◆ THE TASK
Below is the data. Give it again, complete and exact.

◆ DATA EXTRACT

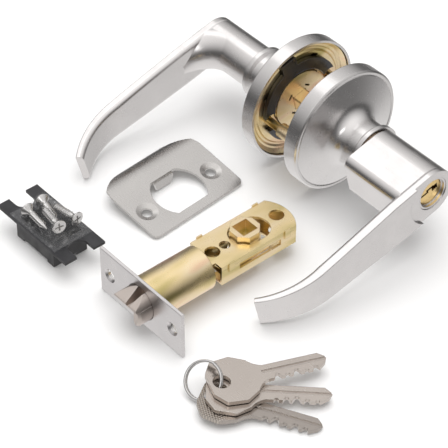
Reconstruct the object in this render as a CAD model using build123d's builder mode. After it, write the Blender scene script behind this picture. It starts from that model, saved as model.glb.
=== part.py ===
"""Lever handle lockset, laid out as a kit on a table top.

The kit is the keyed lever pair joined on its spindle, the spring latch with its face plate, the
full-lip strike plate, the dust box with its bag of screws, and three keys on a split ring.

Frame: the table top is Z = 0 and the origin is under the middle of the kit. The spindle lies along
X with the exterior (keyed) side towards +X. The latch lies along Y with its bolt towards -Y.
All sizes are in millimetres.
"""
import os
from math import asin, atan2, cos, degrees, pi, radians, sin, sqrt

from build123d import *

os.makedirs("parts", exist_ok=True)

# ---------------------------------------------------------------------------------------------
# Driving dimensions
# ---------------------------------------------------------------------------------------------

# Spindle axis, and how far the levers drop below level where the tips rest on the table
SPINDLE_X, SPINDLE_Y, SPINDLE_Z = -26.4, 59.6, 31.5
LEVER_DROP = 14.0
FIT = 0.3
RUNNING = 0.1

# Roses: distances out from the middle of the door, then radii
HALF_GAP = 11.2
ROSE_RADIUS = 31.5
RIM_WIDTH = 7.8
ROSE_FRONT = HALF_GAP + RIM_WIDTH
ROSE_SHEET = 1.2
NECK_RADIUS = 11.8
COLLAR_RADIUS = 13.3
COLLAR_BACK, COLLAR_END = 37.2, 39.3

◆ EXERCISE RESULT
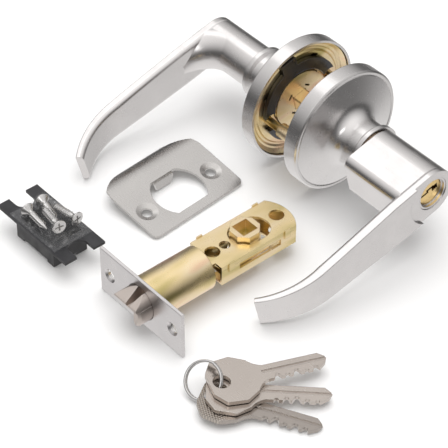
Reconstruct the object in this render as a CAD model using build123d's builder mode. After it, write the Blender scene script behind this picture. It starts from that model, saved as model.glb.
=== part.py ===
"""Lever handle lockset, laid out as a kit on a table top.

The kit is the keyed lever pair joined on its spindle, the spring latch with its face plate, the
full-lip strike plate, the dust box with its bag of screws, and three keys on a split ring.

Frame: the table top is Z = 0 and the origin is under the middle of the kit. The spindle lies along
X with the exterior (keyed) side towards +X. The latch lies along Y with its bolt towards -Y.
All sizes are in millimetres.
"""
import os
from math import asin, atan2, cos, degrees, pi, radians, sin, sqrt

from build123d import *

os.makedirs("parts", exist_ok=True)

# ---------------------------------------------------------------------------------------------
# Driving dimensions
# ---------------------------------------------------------------------------------------------

# Spindle axis, and how far the levers drop below level where the tips rest on the table
SPINDLE_X, SPINDLE_Y, SPINDLE_Z = -26.4, 59.6, 31.5
LEVER_DROP = 14.0
FIT = 0.3
RUNNING = 0.1

# Roses: distances out from the middle of the door, then radii
HALF_GAP = 11.2
ROSE_RADIUS = 31.5
RIM_WIDTH = 7.8
ROSE_FRONT = HALF_GAP + RIM_WIDTH
ROSE_SHEET = 1.2
NECK_RADIUS = 11.8
COLLAR_RADIUS = 13.3
COLLAR_BACK, COLLAR_END = 37.2, 39.3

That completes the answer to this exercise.